I then clean the blades one last time to make sure there are no oils where the handles will get epoxied on.  I also use wax paper under the knives for an easy cleanup.  I also make sure I have everything laid out (pins, lanyard tubes, etc) so that the handles don’t get mixed up when assembling the knife.  Once you mix up the epoxy, you are working against the clock to get the knife assembled before the epoxy starts to harden.

Clamping the Knife Handles

The epoxy is then mixed up and spread on the pins and handle scales.  The handles are held together with c-clamps while the epoxy cures.  Keeping pressure on all the parts helps to make sure the glue joint is how I want it to be.

Start of Handle Shaping

Once the epoxy has cured the pins and excess handle material is sanded away.  The profile of the handle is matched up with the tang that goes through the handle.

First Contours Sanded

I use a 8″ rubber contact wheel to put the preliminary contours in the handles to help make the handles more comfortable in your hand.  Flat handle scales feel good on some knives, but I usually prefer a more contoured handle on my knives.

The dust collector helps suck up a ton of dust when sanding handle.

Rounding the Handle

Once the curves from the 8″ contact wheel are how I want them.  The handle is smoothed out and rounded with a small wheel attachment.  The handles are finished to approximately 220 grit at this point on the belt sander.  Sanding them to 220 helps to lower the time hand files and sanding by hand.

Hand Finishing the Handle

After the grinder files are used to further refine the shape of the handle.

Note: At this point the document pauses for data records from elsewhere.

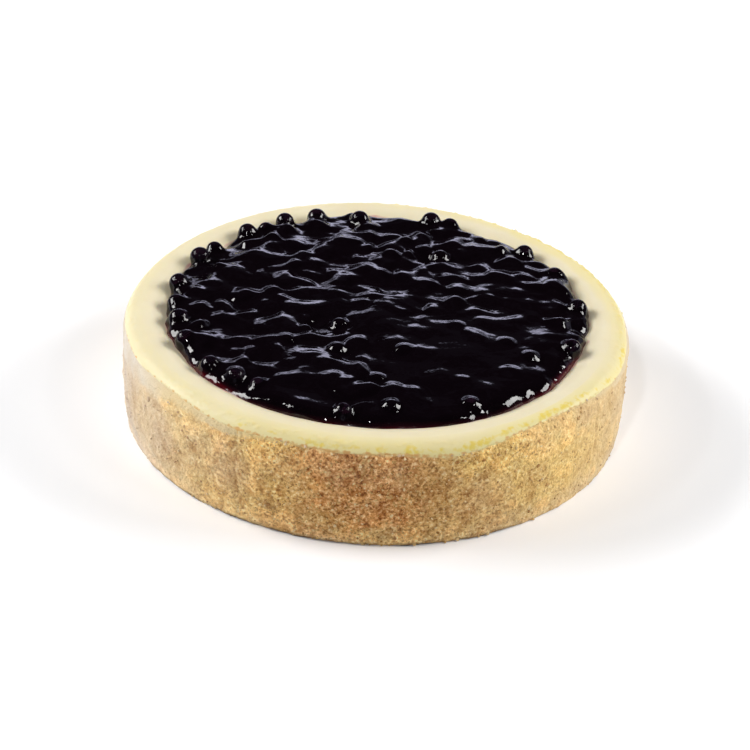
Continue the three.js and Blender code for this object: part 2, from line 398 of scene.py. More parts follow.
def finish_with(piece, node, material):
    """The piece rides on the cake, stands for its solid and takes its finish."""
    piece.data.materials.append(material)
    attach(piece, "root")
    if node:
        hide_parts(node)
    print(piece.name, len(piece.data.polygons), "faces")


# %% [markdown]
# Finishes are built from the same few steps: a random pattern in the cake's own coordinates,
# a ramp that turns it into colours, and a bump. Small helpers keep each finish readable.

# %% Shader helpers
BLACK, WHITE = (0, 0, 0), (1, 1, 1)


class Finish:
    """A material under construction: its nodes, its links and its main shader."""

    def __init__(self, name, roughness, **settings):
        self.material = bpy.data.materials.new(name)
        self.material.use_nodes = True
        self.nodes = self.material.node_tree.nodes
        self.links = self.material.node_tree.links
        self.shader = self.nodes["Principled BSDF"]
        self.shader.inputs["Roughness"].default_value = roughness
        for socket, value in settings.items():
            self.shader.inputs[socket.replace("_", " ")].default_value = value
        self.coordinates = self.nodes.new("ShaderNodeTexCoord").outputs["Object"]

    def pattern(self, kind, scale, output, **settings):
        """A random pattern. scale is the count of its features in each metre."""
        node = self.nodes.new(kind)
        self.links.new(self.coordinates, node.inputs["Vector"])
        node.inputs["Scale"].default_value = scale
        for socket, value in settings.items():
            node.inputs[socket.replace("_", " ")].default_value = value
        return node.outputs[output]

    def red(self, colour):
        """The first channel of a random colour, which is an even draw from 0 to 1."""
        node = self.nodes.new("ShaderNodeSeparateColor")
        self.links.new(colour, node.inputs[0])
        return node.outputs[0]

    def stored(self, name):
        """The number that the piece keeps for each of its points."""
        node = self.nodes.new("ShaderNodeAttribute")
        node.attribute_name = name
        return node.outputs["Fac"]

    def ramp(self, value, *stops):
        """Colours at given places from 0 to 1, blended between."""
        node = self.nodes.new("ShaderNodeValToRGB")
        elements = node.color_ramp.elements
        while len(elements) < len(stops):
            elements.new(0.5)
        for element, (position, colour) in zip(elements, stops):
            element.position = position
            element.color = (*colour, 1)
        self.links.new(value, node.inputs["Fac"])
        return node.outputs["Color"]

    def mask(self, value, low, high):
        """Goes from 0 to 1 while the value goes from low to high."""
        return self.ramp(value, (low, BLACK), (high, WHITE))

    def blend(self, share, a, b, kind="MIX"):
        """Two colours mixed by a share, which is a number or another socket."""
        node = self.nodes.new("ShaderNodeMix")
        node.data_type = "RGBA"
        node.blend_type = kind
        for socket, value in ((node.inputs["Factor"], share), (node.inputs["A"], a), (node.inputs["B"], b)):
            self.put(value, socket)
        return node.outputs["Result"]

    def put(self, value, socket):
        """Links a socket, or sets a plain number or colour."""
        if isinstance(value, bpy.types.NodeSocket):
            self.links.new(value, socket)
        else:
            socket.default_value = (*value, 1) if isinstance(value, tuple) else value

    def sum(self, a, b, kind="ADD"):
        """Two numbers joined by one step of arithmetic, which is a sum unless kind says another."""
        node = self.nodes.new("ShaderNodeMath")
        node.operation = kind
        self.put(a, node.inputs[0])
        self.put(b, node.inputs[1])
        return node.outputs[0]

    def bump(self, height, distance, strength=1.0):
        """Fine relief: height is a pattern, and distance its depth in metres."""
        node = self.nodes.new("ShaderNodeBump")
        node.inputs["Distance"].default_value = distance
        node.inputs["Strength"].default_value = strength
        self.links.new(height, node.inputs["Height"])
        self.links.new(node.outputs["Normal"], self.shader.inputs["Normal"])

    def colour(self, value):
        """Sets the finish's colour, and gives back the finished material."""
        self.put(value, self.shader.inputs["Base Color"])
        return self.material


# %% [markdown]
# The crust is crushed biscuit pressed against the tin. Some filling is smeared over the crumbs
# below the edge, most of it on the left, and the crumbs are browner in front and paler at the
# sides. The paleness at the sides is partly the crumbs' own colour and partly painted side
# light. An image could carry all this. Tables of rises round the turn do it here, because each
# patch can be moved or made stronger on its own.

# %% Where the crumbs change
# Each rise is a clock angle, a half width in degrees and a height
SMEAR_WIDTH = 2.1
SMEAR_SWELLS = [(-170, 30, 21), (6, 30, 9), (-122, 10, 3), (110, 40, 3)]
SMEAR_LEAST, SMEAR_MOST = 0.15, 0.85
BROWN_SWELLS = [(-90, 17, 1.0), (62, 24, 0.6), (125, 26, 0.7)]
BROWN_RISE = 17
# Paleness round the turn: partly the crumbs' own colour, partly painted side light at the left and right
PALE_AND_SIDE_LIGHT_SWELLS = [(-174, 38, 0.95), (4, 36, 0.55), (90, 20, 0.3)]
PALE_FOOT = 0.25
PALE_FOOT_END = 14
# Painted light on the crumbs: lighter towards the foot and towards the top edge
FOOT_PAINTED_LIGHT = [(-114, 60, 0.7), (90, 70, 0.4)]
TOP_PAINTED_LIGHT = [(-122, 24, 0.5), (-55, 16, 0.4)]
FOOT_PAINTED_LIGHT_END = 16
TOP_PAINTED_LIGHT_START, TOP_PAINTED_LIGHT_RISE = 28, 14
# The grains show most in front and behind, and least where the filling has soaked the crumbs
ROUGH_BASE = 0.3
ROUGH_SWELLS = [(-92, 40, 0.7), (92, 50, 0.6)]
# Painted contact shadow at the foot: where it lies, and how far up
FOOT_SHADOW_SWELLS = [(-118, 34, 0.8), (-70, 30, 0.4)]
FOOT_SHADOW_HEIGHT = 2.6
# Creases left by the tin's joint and folds in its lining: clock angle and depth
CREASES = [(-120, 0.35), (-73, 0.4), (-31, 0.35), (38, 0.4), (118, 0.4)]
CREASE_WIDTH = 0.7
CREASE_WANDER = 1.2


def below_edge(angle, r, z):
    """Distance down the wall from the top edge of the crumbs, in millimetres along the profile."""
    tilt = np.arctan2(z - SHOULDER_FOOT, np.maximum(r - CREST_RADIUS, 0.01))
    tilt = np.where(z > SHOULDER_FOOT, tilt, 0)
    return SHOULDER * (crumb_reach(angle) - tilt) + np.maximum(SHOULDER_FOOT - z, 0)


def smear(angle, r, z):
    """Share of filling smeared over the crumbs: most at the edge, gone lower down, thin where narrow."""
    width = SMEAR_WIDTH + swells(angle, SMEAR_SWELLS)
    return (1 - smooth(below_edge(angle, r, z) / width)) * np.clip(SMEAR_LEAST + width / 9, 0, SMEAR_MOST)


def creases(angle, spots):
    """Depth of the upright creases, each a narrow groove that wanders a little."""
    total = 0
    for clock, depth in CREASES:
        away = np.radians(degrees_from(clock, angle)) * CAKE_RADIUS + CREASE_WANDER * noise(spots, 9, 17)
        total = total + depth * np.exp(-((away / CREASE_WIDTH) ** 2))
    return total


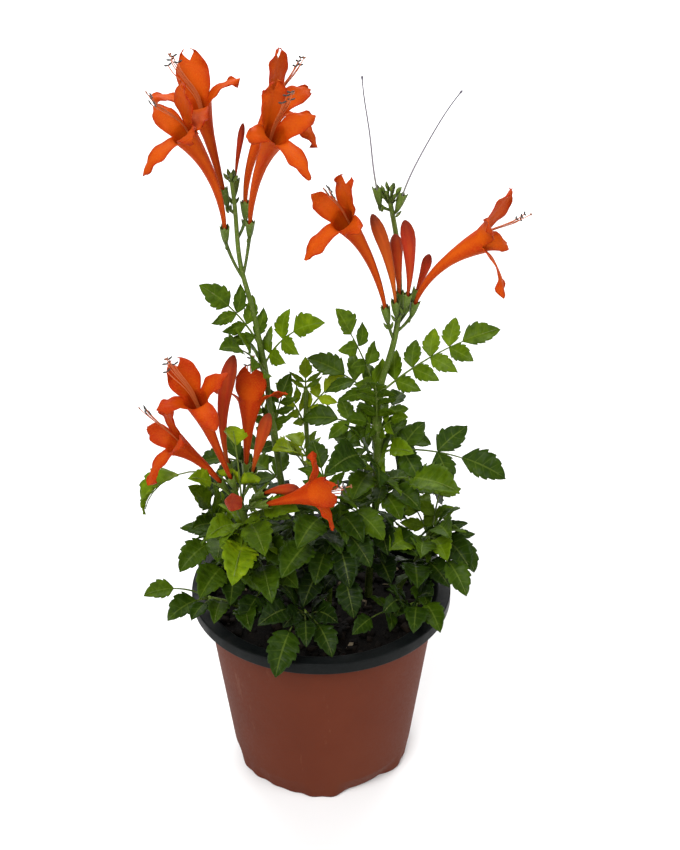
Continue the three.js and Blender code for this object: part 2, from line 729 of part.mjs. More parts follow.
// ---- Shoots -------------------------------------------------------------------------------

// A shoot goes straight up out of its hole, then along its route.
function shootCurve({ route }) {
  const [[x, y]] = route;
  const points = [[x, y, ROOT_HOLE_FLOOR + GAP], [x, y, SOIL_LEVEL + 3], ...route].map(vector);
  return new THREE.CatmullRomCurve3(points, false, 'catmullrom', 0.5);
}

// Share of the curve at a place counted along the route
const shareAt = ({ route }, place) => (place + 2) / (route.length + 1);

// A head of small green buds round a core
function topBudSolids({ centre, spread, count, radius }) {
  const core = new THREE.IcosahedronGeometry(spread * 0.8).translate(...centre);
  return [solidOf(core)].concat(Array.from({ length: count }, (_, k) => {
    const turn = k * Math.PI * (3 - Math.sqrt(5));
    const level = 1 - (1.4 * (k + 0.5)) / count;
    const out = spread * Math.sqrt(1 - level ** 2);
    return solidOf(new THREE.OctahedronGeometry(radius).translate(
      centre[0] + out * Math.cos(turn), centre[1] + out * Math.sin(turn), centre[2] + spread * level));
  }));
}

function shootSolid(name, firstLeaf) {
  const shoot = SHOOTS[name];
  const curve = shootCurve(shoot);
  const stem = taper(curve, shoot.radii, STEM_SIDES, shoot.route.length + 3);
  const leaves = shoot.leaves.map((row, k) => (
    leafSolid(makeLeaf(curve.getPoint(shareAt(shoot, row[0])), row, firstLeaf + k))));
  const cups = Object.values({ ...FLOWERS, ...BUDS, ...THREADS })
    .filter((flower) => flower.on === name)
    .map((flower) => calyxSolid(curve, shareAt(shoot, flower.at), flower));
  const buds = TOP_BUDS[name] ? topBudSolids(TOP_BUDS[name]) : [];
  return joined([stem, ...leaves, ...cups, ...buds]);
}

// ---- Pot and soil -------------------------------------------------------------------------

// How far the foot is pressed in at an angle, from 0 to 1
function dentAt(angle) {
  const pitch = (2 * Math.PI) / DENTS;
  const from = angle - radians(FIRST_DENT);
  const nearest = Math.round(from / pitch);
  const off = Math.abs(from - pitch * nearest);
  return THREE.MathUtils.clamp(2 - off / radians(12), 0, 1) * (nearest % 2 ? SHALLOW_DENT : 1);
}

function potSolid() {
  const underRim = POT_HEIGHT - RIM_THICKNESS;
  const wall = [
    [0, 0], [BASE_RADIUS - FOOT_ROUND, 0], [BASE_RADIUS, FOOT_ROUND],
    [FOOT_RADIUS, DENT_HEIGHT], [NECK_RADIUS, underRim],
  ];
  const rim = [
    [RIM_RADIUS - LIP_WALL, underRim], [RIM_RADIUS - LIP_WALL, POT_HEIGHT - LIP_DROP],
    [RIM_RADIUS, POT_HEIGHT - LIP_DROP], [RIM_RADIUS, POT_HEIGHT - RIM_ROUND],
    [RIM_RADIUS - RIM_ROUND, POT_HEIGHT], [NECK_RADIUS + RIM_ROUND, POT_HEIGHT],
  ];
  const inside = [
    [NECK_RADIUS - POT_WALL, underRim], [FOOT_RADIUS - POT_WALL, DENT_HEIGHT],
    [BASE_RADIUS - FOOT_ROUND, POT_WALL], [0, POT_WALL],
  ];
  const profile = [...wall, ...rim, ...inside].map(([r, z]) => new THREE.Vector2(r, z));
  const start = radians(FIRST_DENT) + Math.PI / 2;
  const shell = new THREE.LatheGeometry(profile, POT_SIDES, start).rotateX(Math.PI / 2);
  const at = shell.attributes.position;
  for (let i = 0; i < at.count; i++) {
    const [x, y, z] = [at.getX(i), at.getY(i), at.getZ(i)];
    const radius = Math.hypot(x, y);
    if (z < DENT_HEIGHT && radius > BASE_RADIUS / 2) {
      const shrink = 1 - (DENT_DEPTH * dentAt(Math.atan2(y, x)) * (1 - z / DENT_HEIGHT)) / radius;
      at.setXY(i, x * shrink, y * shrink);
    }
  }
  const holes = Array.from({ length: DENTS }, (_, k) => {
    const angle = radians(FIRST_DENT) + (2 * Math.PI * (k + 0.5)) / DENTS;
    return solidOf(new THREE.CylinderGeometry(DRAIN_RADIUS, DRAIN_RADIUS, 4 * POT_WALL, 6)
      .rotateX(Math.PI / 2)
      .translate(DRAIN_CIRCLE * Math.cos(angle), DRAIN_CIRCLE * Math.sin(angle), 0));
  });
  return holes.reduce((pot, hole) => pot.subtract(hole), solidOf(shell));
}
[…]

After the knife handle is further refined with hand files.  I start hand sanding with sandpaper.  The knives are usually finished to somewhere between 800-1500 grit and then polished with light grey and white scotch-brite pads.

The Finished Knives

Once the handles are finished the knives are then sharpened and are ready to get shipped to the customer or get ready to get a sheath formed around it.